Step 1: Stir the Base Together

Stir together the Pace Picante sauce, condensed cream of chicken soup, Rotel tomatoes and green chiles, drained black beans, corn, cumin, hot sauce, and water in your 6-quart slow cooker. Nestle the halved boneless skinless chicken breasts into the mixture and spoon the sauce over so the chicken is mostly submerged. This builds the flavor foundation and ensures the chicken will cook tender and absorb the seasonings.

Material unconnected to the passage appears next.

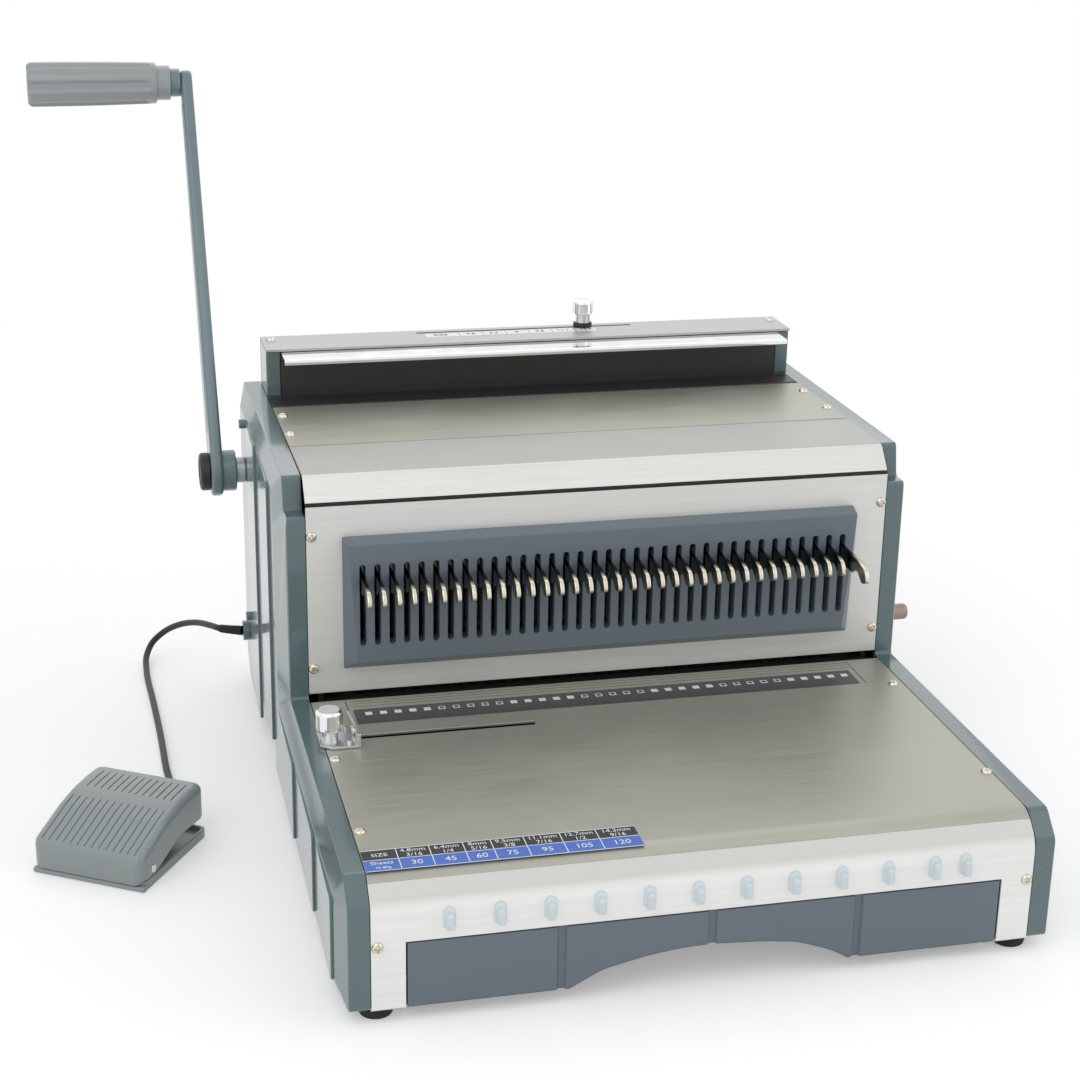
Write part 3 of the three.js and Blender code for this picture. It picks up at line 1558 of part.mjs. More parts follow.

Step 2: Slow Cook Until Tender

Cover and cook on LOW for 4 hours. The low, steady heat lets the flavors meld while the chicken becomes tender enough to shred. Leave the lid on as much as possible so you do not lose heat, and resist the urge to over-stir; the slow cooker does its work quietly.

Step 3: Shred and Enrich

Use two forks to shred the chicken right in the cooker or on a plate, then return the shredded meat to the pot. Add the corn tortilla strips and shredded cheddar cheese, stirring gently so the tortillas soften and the cheese melts into the soup, thickening it slightly.

Step 4: Finish and Serve

Cover and cook on LOW for another 15 minutes just to marry those last ingredients. Stir in chopped fresh cilantro and ladle into bowls. Offer sour cream, olives, extra cilantro, and tortilla chips or wedges for guests to customize their bowls.

Notes

  • Keep extra tortilla strips separate to add for crunch when serving.
  • Use low sodium canned goods to control salt.
  • Rotisserie chicken makes a fast shortcut and adds great flavor.
  • If soup thickens too much after chilling, thin with water or broth when reheating.
  • Taste and adjust seasoning at the end for best balance.